REQUIRED WORK – In the listing below, locate the line containing "const clearOfFrame = frameForm(seatGap);" and the line containing "before = set(bpy.data.objects)". Output both of them and every line between, exactly as written, and nothing more.
======== MATERIAL PROVIDED
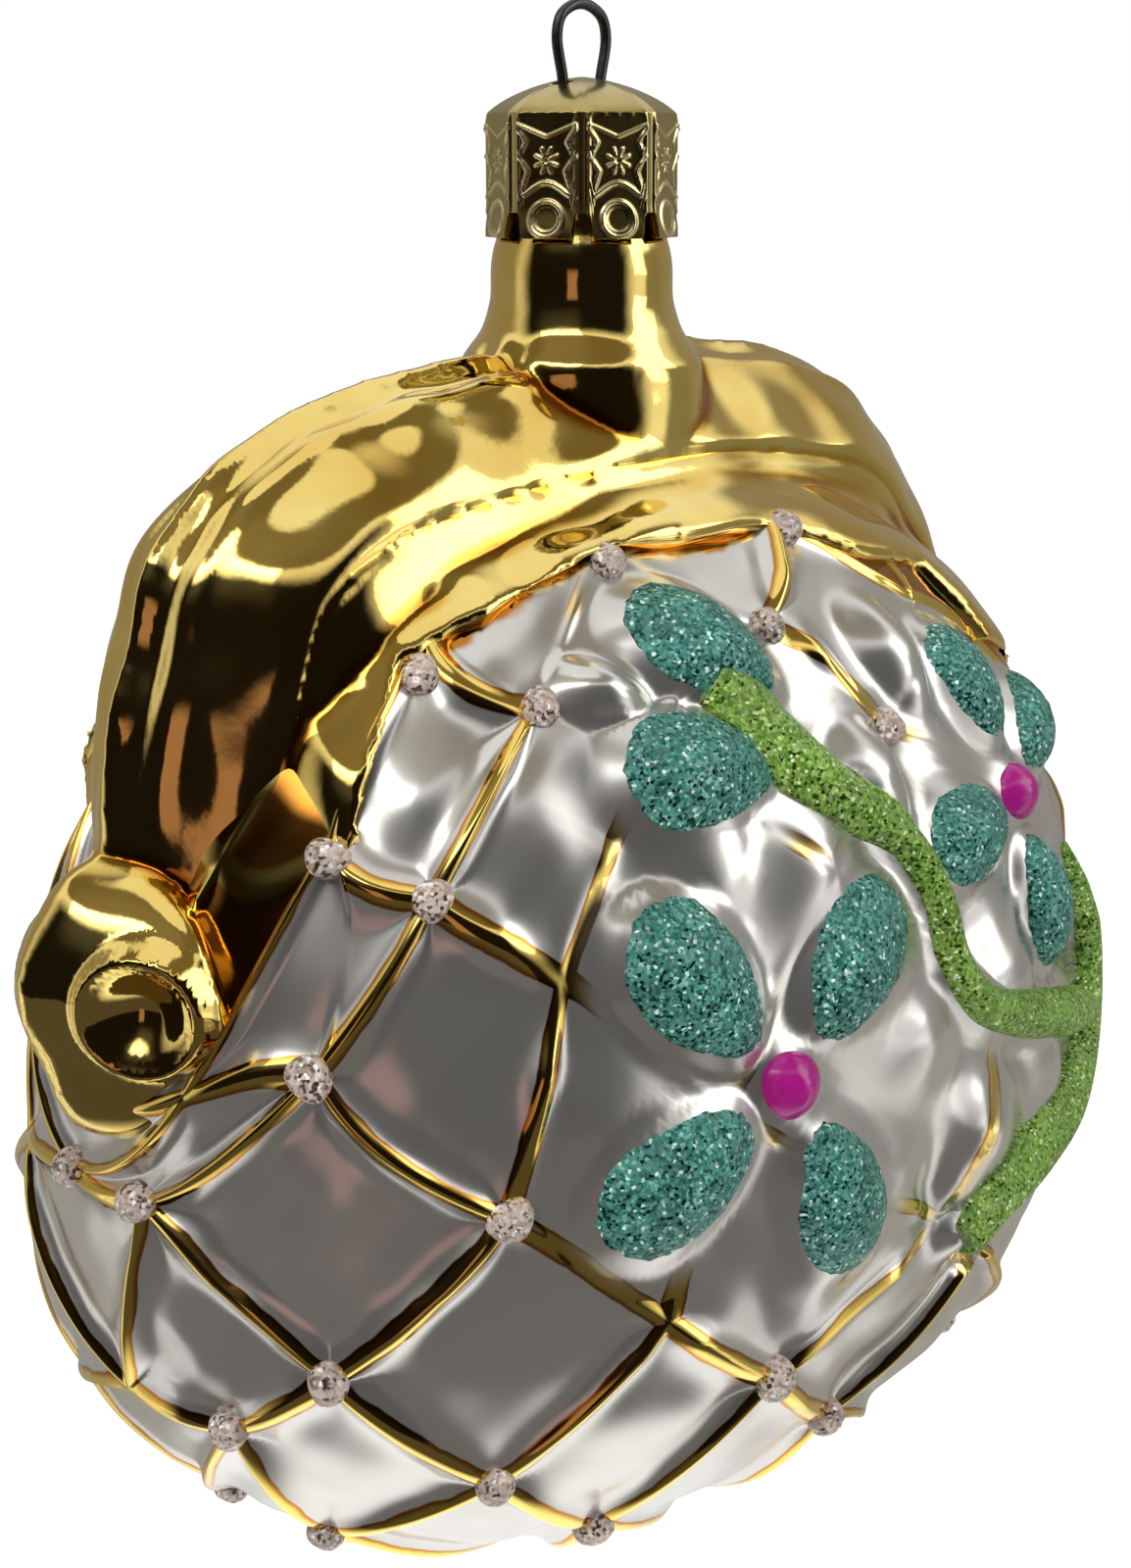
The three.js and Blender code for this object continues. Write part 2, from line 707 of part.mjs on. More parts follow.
function ornamentCap() {
  const innerRadius = capCornerRadius - capSheet / Math.cos(Math.PI / capSides);
  const profile = [
    [0, capApexZ],
    [0.45 * capCornerRadius, capApexZ - 0.18 * capDomeHeight],
    [0.8 * capCornerRadius, capApexZ - 0.6 * capDomeHeight],
    [capCornerRadius, capShoulderZ],
    [capCornerRadius, capFootZ + notchHeight],
    [capCornerRadius + capFlare, capFootZ],
    [innerRadius + capFlare, capFootZ],
    [innerRadius, capFootZ + notchHeight],
    [innerRadius, capShoulderZ - capSheet],
    [0.8 * innerRadius, capApexZ - 0.6 * capDomeHeight - capSheet],
    [0.45 * innerRadius, capApexZ - 0.18 * capDomeHeight - capSheet],
    [0, capApexZ - capSheet],
  ].reverse();
  let cap = outwardSolid(revolve(profile, capSides));
  for (let k = 0; k < capSides; k++) {
    const angle = (k * 2 * Math.PI) / capSides;
    const notch = new THREE.BoxGeometry(3, notchWidth, 2 * notchHeight);
    notch.translate(capCornerRadius, 0, capFootZ);
    cap = cap.subtract(toSolid(notch.rotateZ(angle)));
    const rib = new THREE.BoxGeometry(cornerRibWidth, cornerRibWidth, capSkirtHeight - notchHeight);
    rib.translate(capCornerRadius - 0.1, 0, (capShoulderZ + capFootZ + notchHeight) / 2);
    cap = cap.add(toSolid(rib.rotateZ(angle)));
    const ring = new THREE.TorusGeometry(tabRingRadius, tabRingThickness, 4, 8);
    ring.rotateX(Math.PI / 2).rotateZ(Math.PI / 2);
    ring.translate(capFlatRadius + 0.1, 0, capFootZ + tabRingRadius + 0.35);
    cap = cap.add(toSolid(ring.rotateZ(angle + Math.PI / capSides)));
  }
  for (const side of [-1, 1]) {
    const hole = new THREE.CylinderGeometry(capHoleDiameter / 2, capHoleDiameter / 2, 4, 12);
    const legX = (legHalfSpacing + loopHalfWidth) / 2;
    hole.rotateX(Math.PI / 2).translate(side * legX, 0, capApexZ - 1);
    cap = cap.subtract(toSolid(hole));
  }
  return cap;
}

// Wire

function hangerWire() {
  const top = wireDiameter / 2;
  const half = [
    [0.45 * loopHalfWidth, top - 0.25],
    [0.85 * loopHalfWidth, top - 1.0],
    [loopHalfWidth, -0.42 * loopHeight],
    [legHalfSpacing + 0.1, capApexZ - 0.2],
    [legHalfSpacing, capApexZ - 1.6],
    [legHalfSpacing + 0.5, capApexZ - 0.4 * legLength],
    [legSplay, capApexZ - legLength],
  ];
  const right = half.map(([x, z]) => new THREE.Vector3(x, 0, z));
  const left = half.map(([x, z]) => new THREE.Vector3(-x, 0, z)).reverse();
  const curve = new THREE.CatmullRomCurve3([...left, new THREE.Vector3(0, 0, top), ...right]);
  const circle = new THREE.Shape();
  circle.absarc(0, 0, wireDiameter / 2, 0, 2 * Math.PI);
  return new THREE.ExtrudeGeometry(circle, { steps: 34, curveSegments: wireSides / 2, extrudePath: curve });
}

// Glitter dots: low round drops on the crossings

const edgeCrossings = new Set(['-1 -3', '-1 -1', '-1 1', '0 -4']);
const bareCrossings = new Set([
  '-1 -5', '-1 3', '-1 5', '0 -6', '0 2', '0 4', '0 6', '1 -5', '1 -1', '1 3', '1 5', '2 -2', '2 0',
  '2 2', '2 4', '3 -1', '3 1', '3 3', '4 -6', '4 -2', '4 0', '4 2', '5 1',
]);

function dotPlaces() {
  const places = [];
  for (let row = -1; row <= 6; row++) {
    for (let column = -6; column <= 6; column++) {
      const onGrid = Math.abs(row + column) % 2 === 0;
      const key = `${row} ${column}`;
      const drop = edgeCrossings.has(key) ? edgeDotDrop : 0;
      if (onGrid && !bareCrossings.has(key)) places.push([row + drop, column]);
    }
  }
  return places;
}

function dotBody(row, column) {
  const at = (r, c, lift) => {
    const place = latticePlace(r, c);
    return new THREE.Vector3(...bagPoint(place.turn, place.ratio, lift));
  };
  const step = 0.05;
  const round = at(row, column + step, 0).sub(at(row, column - step, 0));
  const down = at(row + step, column, 0).sub(at(row, column, 0));
  const out = new THREE.Vector3().crossVectors(down, round).normalize();
  const profile = [
    [0, 0],
    [dotRadius, 0],
    [0.72 * dotRadius, 0.8 * dotHeight],
    [0, dotHeight],
  ];
  const geometry = revolve(profile, 8);
  geometry.applyQuaternion(new THREE.Quaternion().setFromUnitVectors(new THREE.Vector3(0, 0, 1), out));
  const foot = at(row, column, seatGap);
  geometry.translate(foot.x, foot.y, foot.z);
  return outwardSolid(geometry);
}

// Materials

function paint(color, roughness, metalness) {
  return new THREE.MeshStandardMaterial({ color, roughness, metalness });
}

const silveredGlass = paint('#c9c9c4', 0.15, 1);
const goldTin = paint('#b8a468', 0.35, 1);
const darkSteel = paint('#2b2b2c', 0.4, 1);
const tealGlitter = paint('#3e8273', 0.7, 0);
const greenGlitter = paint('#6e9a2a', 0.7, 0);
const magentaEnamel = paint('#a8157c', 0.2, 0);
const paleGlitter = paint('#c8b5a6', 0.75, 0);

function named(name, geometry, material) {
  const mesh = new THREE.Mesh(geometry, material);
  mesh.name = name;
  return mesh;
}

const ornament = new THREE.Group();
ornament.add(named('hanger_wire', hangerWire(), darkSteel));
ornament.add(named('ornament_cap', toGeometry(ornamentCap()), goldTin));

const shell = glassShell();
ornament.add(named('glass_shell', toGeometry(shell), silveredGlass));

// Each coat is cut by the glass and by the coats laid before it, all grown by the seating gap
let taken = glassForm(seatGap);
function layCoat(name, body, grown, material) {
  ornament.add(named(name, toGeometry(body.subtract(taken)), material));
  taken = taken.add(grown);
}

layCoat('flower_stems', stemsBody(0), stemsBody(seatGap), greenGlitter);
for (const petal of petalPlaces) {
  const reach = seatGap + coatThickness;
  layCoat(petal.node, petalBody(petal, reach), petalBody(petal, reach + seatGap), tealGlitter);
}
layCoat('flower_one_centre', centreBody(flowerOne, 0), centreBody(flowerOne, seatGap), magentaEnamel);
layCoat('flower_two_centre', centreBody(flowerTwo, 0), centreBody(flowerTwo, seatGap), magentaEnamel);

const clearOfFrame = frameForm(seatGap);
dotPlaces().forEach(([row, column], index) => {
  const body = dotBody(row, column);
  const name = `glitter_dot_${String(index + 1).padStart(2, '0')}`;
  const dot = body.subtract(clearOfFrame).subtract(taken);
  ornament.add(named(name, toGeometry(dot), paleGlitter));
});

export default ornament;
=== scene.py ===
# A blown glass tree ornament shaped as a quilted coin purse, dressed and lit for a studio picture.
# Metres, +Z up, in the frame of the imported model: the origin is inside the top of the wire loop.
# The shapes are worked out in millimetres, as the part's own source has them, and turned to metres last.
import math

import bmesh
import bpy
import numpy as np
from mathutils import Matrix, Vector
from mathutils.kdtree import KDTree


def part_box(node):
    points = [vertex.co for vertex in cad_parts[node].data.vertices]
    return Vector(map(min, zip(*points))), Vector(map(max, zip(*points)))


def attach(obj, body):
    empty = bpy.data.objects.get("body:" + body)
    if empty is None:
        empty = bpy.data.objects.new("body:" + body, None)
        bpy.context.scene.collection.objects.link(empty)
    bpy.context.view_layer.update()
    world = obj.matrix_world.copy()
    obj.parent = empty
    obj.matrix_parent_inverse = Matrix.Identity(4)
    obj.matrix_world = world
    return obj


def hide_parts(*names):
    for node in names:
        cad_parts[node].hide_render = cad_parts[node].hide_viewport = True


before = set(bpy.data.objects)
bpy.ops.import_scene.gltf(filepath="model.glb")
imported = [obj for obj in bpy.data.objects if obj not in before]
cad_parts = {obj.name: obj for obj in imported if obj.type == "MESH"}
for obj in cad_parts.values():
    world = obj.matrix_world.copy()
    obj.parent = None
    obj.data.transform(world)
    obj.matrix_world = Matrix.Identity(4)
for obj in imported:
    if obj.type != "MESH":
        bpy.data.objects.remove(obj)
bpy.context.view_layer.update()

MM = 0.001

# Camera, from the cap's and the frame's outlines in the picture
IMAGE_HEIGHT_PX = 1600
LENS_PX = 2315
SENSOR_MM = 36
CAMERA_PLACE = Vector((-0.1294, -0.1280, -0.0113))
CAMERA_AZIMUTH = 45.3
CAMERA_DOWN = 15.3
AXIS_SHIFT_PX = 16

# Studio
FLOOR_HEIGHT = -0.175
FLOOR_REACH = 6
FLOOR_GLOW = 0.58
PAPER = (0.9, 0.9, 0.9, 1)
WHITE = (1, 1, 1, 1)
MATT_LIGHT_LEVEL = 0.5
CARD_DISTANCE = 0.42
# Standing cards: azimuth, half turn, lowest and highest angle, distance and colour
CURTAINS = {
    "dark_room": (-CAMERA_AZIMUTH - 7, 81, -34, 48, CARD_DISTANCE, "#1b1614"),
    "ceiling_beam": (-CAMERA_AZIMUTH, 150, 48, 70, CARD_DISTANCE, "#7a7159"),
    "back_screen": (150, 92, -36, 42, CARD_DISTANCE, "#98938a"),
    "side_screen": (66, 30, -30, 26, CARD_DISTANCE, "#8b8b86"),
    "warm_board": (-CAMERA_AZIMUTH - 12, 7, -36, 16, 0.8 * CARD_DISTANCE, "#a9827a"),
}
# Cards just over the floor: azimuth, half turn, nearest and furthest reach and colour
TABLE_CLOTHS = {
    "table_cloth": (-CAMERA_AZIMUTH, 90, 0.05, 0.5, "#55504a"),
    "back_cloth": (180 - CAMERA_AZIMUTH, 110, 0.02, 0.5, "#a5a299"),
}
# Soft boxes: azimuth, elevation, distance, size and power
LAMPS = {"key_softbox": (-75, 50, 0.8, (0.6, 0.6), 4.0), "fill_softbox": (40, 25, 0.9, (0.5, 0.7), 2.0)}
STUDIO_CENTRE_HEIGHT = -0.06

# Wire and cap
WIRE_RADIUS = 0.425
LOOP_HALF_WIDTH = 2.65
LOOP_HEIGHT = 4.9
LEG_HALF_SPACING = 1.95
LEG_LENGTH = 19
LEG_SPLAY = 4.4
CAP_SIDES = 8
CAP_CORNER_RADIUS = 7.5
CAP_DOME_HEIGHT = 2.7
DOME_BEND = 0.93
DOME_SINK = 0.633
DOME_CONE = 0.42
CAP_SKIRT_HEIGHT = 9.2
CAP_FLARE = 0.35
CAP_SHEET = 0.3
CORNER_ROUNDING = 0.22
CAP_HOLE_RADIUS = 1.1
NOTCH_HALF_WIDTH = 0.75
NOTCH_HEIGHT = 1.9
CAP_FACE_STEPS = 44
CAP_SKIRT_ROWS = 96
CAP_DOME_ROWS = 18
STAMP_RISE = 0.17
RIDGE_RISE = 0.16
RING_DROP = 7.75
# Ring under each face: radius, half width and strength of its two lines
FACE_RINGS = [(1.28, 0.16, 1.2), (0.98, 0.1, 0.6)]
FACE_ZIGZAG = [(2.35, 1.1), (1.65, 2.2), (2.25, 3.2), (1.5, 4.25), (2.15, 6.2)]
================
THE RESULT –
const clearOfFrame = frameForm(seatGap);
dotPlaces().forEach(([row, column], index) => {
  const body = dotBody(row, column);
  const name = `glitter_dot_${String(index + 1).padStart(2, '0')}`;
  const dot = body.subtract(clearOfFrame).subtract(taken);
  ornament.add(named(name, toGeometry(dot), paleGlitter));
});

export default ornament;
=== scene.py ===
# A blown glass tree ornament shaped as a quilted coin purse, dressed and lit for a studio picture.
# Metres, +Z up, in the frame of the imported model: the origin is inside the top of the wire loop.
# The shapes are worked out in millimetres, as the part's own source has them, and turned to metres last.
import math

import bmesh
import bpy
import numpy as np
from mathutils import Matrix, Vector
from mathutils.kdtree import KDTree


def part_box(node):
    points = [vertex.co for vertex in cad_parts[node].data.vertices]
    return Vector(map(min, zip(*points))), Vector(map(max, zip(*points)))


def attach(obj, body):
    empty = bpy.data.objects.get("body:" + body)
    if empty is None:
        empty = bpy.data.objects.new("body:" + body, None)
        bpy.context.scene.collection.objects.link(empty)
    bpy.context.view_layer.update()
    world = obj.matrix_world.copy()
    obj.parent = empty
    obj.matrix_parent_inverse = Matrix.Identity(4)
    obj.matrix_world = world
    return obj


def hide_parts(*names):
    for node in names:
        cad_parts[node].hide_render = cad_parts[node].hide_viewport = True


before = set(bpy.data.objects)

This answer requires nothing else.